Вот, что пишет Надежда Мандельштам о вероятной роли А. Толстого в первом аресте Мандельштама:

“Для ареста Мандельштама было сколько угодно оснований по нашим, разумеется, правовым нормам. Его могли взять вообще за стихи и за высказывания о литературе или за конкретное стихотворение о Сталине. Могли арестовать его и за пощечину Толстому. Получив пощечину, Толстой во весь голос при свидетелях кричал, что закроет для Мандельштама все издательства, не даст ему печататься, вышлет его из Москвы… В тот же день, как нам сказали, Толстой выехал в Москву жаловаться на обидчика главе советской литературы — Горькому. Вскоре до нас дошла фраза: «Мы ему покажем, как бить русских писателей»… Эту фразу безоговорочно приписывали Горькому. Сейчас меня убеждают, что Горький этого сказать не мог и был совсем не таким, как мы его себе тогда представляли. Есть широкая тенденция сделать из Горького мученика сталинского режима, борца за свободомыслие и за интеллигенцию. Судить не берусь и верю, что у Горького были крупные разногласия с хозяином и что он был здорово зажат. Но из этого никак не следует, чтобы Горький отказался поддержать Толстого против писателя типа О. М., глубоко ему враждебного и чуждого.”
  
Все, что выделено нами жирным шрифтом: якобы высказывания Толстого и Горького, сама поездка Толстого в Москву жаловаться Горькому - это плод фантазии Надежды Яковлевны. Нет никаких независимых свидетельств этого. Как бы ни хотелось Надежде Яковлевне, не было никаких визитов Толстого к Горькому за апрель- май 1934 года (т.е. за время, когда по мнению Надежды Яковлевны это могло произойти). См. по этому поводу публикацию Eржана Урманбаева “Прогулки с Барковым или путешествие с дилетантом”, 2008, http://www.bulgakov.ru/ipb/lofiversion/index.php/t158-350.html, и ссылку в ней на  “Летопись жизни и творчества А. М. Горького”, Вып. 4, 1930-1936, М.: Наука, 1960, с. 370-383. Да и вообще, при чем здесь пощечина Толстому, реальная или символическая, если уже были написаны и прочитаны не только близким, но и более или менее случайным людям, стихи "Мы живем под собою не чуя страны..."  За эти стихи не то что могли - а просто должны были взять. И взяли.

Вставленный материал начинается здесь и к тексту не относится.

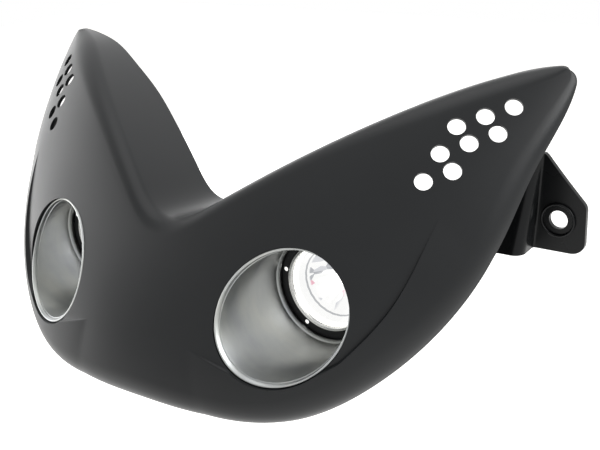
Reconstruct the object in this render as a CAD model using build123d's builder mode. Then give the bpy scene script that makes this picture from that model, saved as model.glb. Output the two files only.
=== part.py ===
from build123d import *
import os
from math import asin, atan2, cos, degrees, hypot, pi, radians, sin, tanh

# A twin headlight mask for a motorbike: a moulded plastic mask with two lamps in metal tubes.
# The origin lies midway between the two ear holes, on the seat behind the ears.
# +X is the rider's left, -Y is the riding direction and +Z is up. Sizes are in millimetres.

# Ears
ear_hole_spacing = 374.0
ear_hole = 10.5
ear_thickness = 3.0
ear_outboard = 15.5
ear_slant = 1.2
ear_below = 18.5
ear_shoulder = 9.5
ear_peak = 36.5
ear_peak_inboard = 8.5
ear_corner = 7.0
ear_fold_inboard = 9.0
ear_step = 17.5
ear_step_run = 10.0
ear_peak_step = 2.0
ear_peak_run = 4.0
ear_web_inboard = 34.0
ear_trim_start = 40.0
ear_rim = 19.6
ear_rim_width = 1.5
ear_rim_height = 1.8

# Places of the lamps
lamp_spacing = 169.0
lamp_drop = 33.0
lamp_ahead = 122.0
lamp_opening = 69.0

# Front surface of the mask, measured from the middle of the lamp mouths
nose_ahead = 17.1
lean = 0.511
bow = 0.00367
sweep = 0.001524
ease = 1.39e-5
lift = 2.19e-8
hook = 3.19e-8

# Outline of the mask in the front view, as places above the lamp axes
valley_height = 36.8
brow_points = [(30.5, 49.6), (83.0, 80.3), (142.3, 105.5)]
chin_drop = 58.3
rim_points = [(59.8, -58.7), (91.5, -53.2), (127.5, -32.2), (155.3, -3.1), (172.5, 30.8), (180.8, 69.0)]
tip_trim = 0.12
tip_centre = (179.8, 105.1)
tip_radius = 8.9
tip_droop = 8.0

# Rear edge of the top flange, as places behind the middle of the lamp mouths
flange_valley = 65.2
flange_points = [(34.0, 79.4), (64.0, 97.9), (93.0, 113.7), (120.0, 124.1), (150.0, 134.2)]
flange_tip = (184.0, 140.0)
flange_fall = 6.0

# Section of the mask
wall = 3.0
fold_radius = 13.0
roll_radius = 17.0
roll_end = 66.0
rim_lip = 2.5
fan_height = 200.0
fan_steps = 14
blend_span = 45.0

# Cheek band, the step that runs under each lamp
cheek_points = [(33.0, -17.5), (65.0, -27.5), (100.0, -31.0), (122.0, -12.5), (137.0, 10.0), (150.0, 55.0)]
cheek_height = 3.4
cheek_sink = 0.6
cheek_steps = 10

# Vent holes in the wings
vent_hole = 10.0
vent_middle = (152.3, 82.3)
vent_row_slope = 19.6
vent_pitch = 15.9
vent_row_shift = 13.35
vent_row_gap = 11.1
vent_rows = [(0, 3), (0, 3), (1, 3)]
vent_drill = 14.0

# Collars and screw bosses behind the face
collar_wall = 3.0
collar_end = 34.0
boss_radius = 4.4
boss_overlap = 1.0
boss_angles = [90.0, 210.0, 330.0]

# Lamp tubes
tube_gap = 0.3
tube_wall = 2.0
tube_recess_inboard = 1.0
tube_recess_outboard = 3.2
tube_length = 106.0
flange_thickness = 2.5
flange_margin = 1.0
ledge_thickness = 2.4
ledge_bore = 48.0
ring_seat_bore = 62.0
ring_lead_in = 2.0

# Rings, gasket and glass
fit = 0.2
ring_face = 43.0
ring_thickness = 4.0
ring_bore = 51.6
pin_hole = 2.7
pin_circle = 55.4
pin_count = 5
pin_start = 167.0
trim_width = 1.5
trim_proud = 0.4
gasket_bore = 45.6
gasket_thickness = 2.0
glass_thickness = 2.0

# Lamp
lamp_rim = 51.2
lamp_rim_thickness = 1.8
bowl_mouth = 44.0
bowl_wall = 1.5
bowl_depth = 24.0
bowl_neck = 12.4
capsule_diameter = 9.2
capsule_length = 16.0
base_length = 13.0
base_width = 17.0
base_height = 17.0
base_corner = 2.0
contact_pin = 1.6
pin_spacing = 5.3
pin_length = 8.0
socket_width = 20.0
socket_height = 15.0
socket_length = 13.0
socket_corner = 2.0
pin_clearance = 0.15

# Rear caps, their grommets and the tube screws
cap_wall = 1.8
cap_grip = 12.0
lead_hole = 9.0
lead_bore = 5.0
grommet_lip = 2.2
grommet_lip_thickness = 1.4
screw_diameter = 3.8
screw_clearance = 0.1
screw_length = 9.0
screw_tip_room = 1.0
screw_head = 7.2
screw_head_height = 2.4
screw_slot_width = 1.0
screw_slot_depth = 1.0

# How far cutting solids run past what they cut, and the step for measuring slopes
overshoot = 60.0
slope_step = 0.05

# Values worked out from the driving dimensions
lamp_x = lamp_spacing / 2
lamp_z = -lamp_drop
mouth_y = -lamp_ahead
fan_z = lamp_z + fan_height
tip_reach = hypot(tip_centre[0], fan_height - tip_centre[1])
tip_angle = degrees(atan2(tip_centre[0], fan_height - tip_centre[1]) + asin(tip_radius / tip_reach))
tip_slope = radians(tip_droop)
opening_radius = lamp_opening / 2
tube_radius = opening_radius - tube_gap
bore_radius = tube_radius - tube_wall
boss_circle = opening_radius + collar_wall + boss_radius - boss_overlap
ear_x = ear_hole_spacing / 2
rear_limit = overshoot
sides = {"left": 1, "right": -1}


def face_y(x, z):
    """Depth of the mask's front surface at a place in the front view."""
    h = z - lamp_z
    centre_line = mouth_y - nose_ahead + lean * h + bow * h**2
    return centre_line + x**2 * (sweep - ease * h + lift * h**2) + hook * x**4


def face_slopes(x, z):
    """How fast the front surface falls back along X and along Z."""
    along_x = (face_y(x + slope_step, z) - face_y(x - slope_step, z)) / (2 * slope_step)
    along_z = (face_y(x, z + slope_step) - face_y(x, z - slope_step)) / (2 * slope_step)
    return along_x, along_z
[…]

Вот по такой траектории развивалась вторая катастрофа Осипа Мандельштама: конфликт с Саргиджаном-Бородиным пощечина Алексею Толстому стихотворение арест.

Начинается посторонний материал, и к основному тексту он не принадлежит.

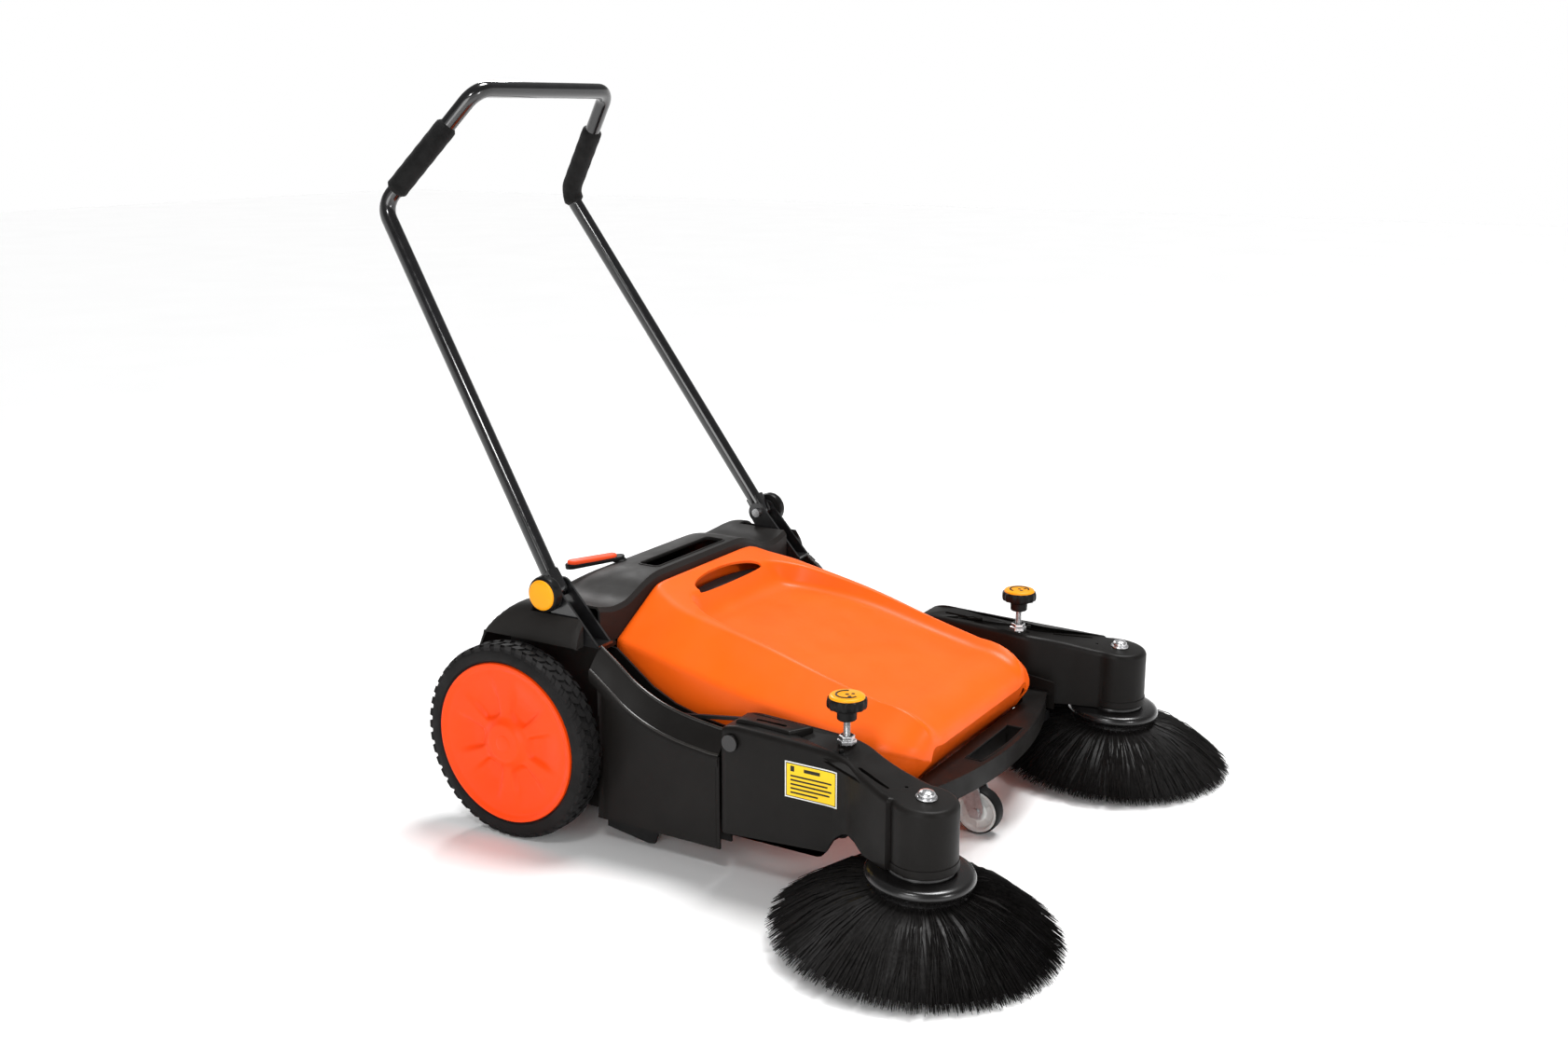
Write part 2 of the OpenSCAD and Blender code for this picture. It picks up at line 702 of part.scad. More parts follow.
// One leg of the handle; a ball a little fuller than the tube rounds each bend
module handle_leg(side, r) {
    p = handle_points(side);
    bar(p[0], p[1], r);
    translate(p[1]) sphere(r = r + bend_bulge);
    bar(p[1], p[2], r);
    translate(p[2]) sphere(r = r + bend_bulge);
}

module handle_tube() color(black) placed() difference() {
    union() {
        for (s = [RIGHT, LEFT]) {
            handle_leg(s, tube_r);
            rod_x(s * handle_foot_x - tube_r, s * handle_foot_x + tube_r, tube_r, pivot_y, pivot_z);
        }
        rod_x(-crossbar_x, crossbar_x, tube_r, corner_y, crossbar_z);
    }
    for (s = [RIGHT, LEFT]) {
        rod_x(s * handle_foot_x - 20, s * handle_foot_x + 20, bolt_r + run, pivot_y, pivot_z);
        // flat faces between the bracket's cheeks
        for (f = [-1, 1]) translate([
            s * handle_foot_x + (f > 0 ? tube_r : -tube_r - 30), pivot_y - 30, pivot_z - 30
        ]) cube([30, 80, 90]);
    }
}

// Foam sleeve between two stations along the upper leg; a negative one runs past the elbow
module grip(side, from, to) color(rubber) placed() {
    p = handle_points(side);
    upper = (p[2] - p[1]) / norm(p[2] - p[1]);
    lower = (p[1] - p[0]) / norm(p[1] - p[0]);
    difference() {
        union() {
            bar(p[1] + upper * max(from, 0), p[1] + upper * to, foam_r);
            if (from < 0) {
                bar(p[1] + lower * from, p[1], foam_r);
                translate(p[1]) sphere(r = foam_r + bend_bulge);
            }
        }
        handle_leg(side, tube_r);
    }
}

module clamp_knob(side) color(black) at_side(side) difference() {
    union() {
        rod_x(-bracket_out_x - 16, -bracket_out_x - side_gap, clamp_r, pivot_y, pivot_z);
        rod_x(-bracket_out_x - 19, -bracket_out_x - 16, clamp_r - 2, pivot_y, pivot_z);
    }
    rod_x(-bracket_out_x - 20, -bracket_out_x, bolt_r + run, pivot_y, pivot_z);
}

module clamp_cap(side) color(amber) at_side(side)
    rod_x(-bracket_out_x - 23, -bracket_out_x - 19.3, clamp_r - 4, pivot_y, pivot_z);

// ---- Arms ----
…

Все это время Мандельштам держал себя как человек с глубоко пораженной психикой. Его неадекватные реакции замечали не только люди, чьи свидетельства мы уже здесь приводили (Пастернак, Лукницкий, Герштейн, Тагер), но и многие другие друзья и знакомые. И Надежда Мандельштам, как самый близкий ему человек, могла и должна была как-то вмешаться.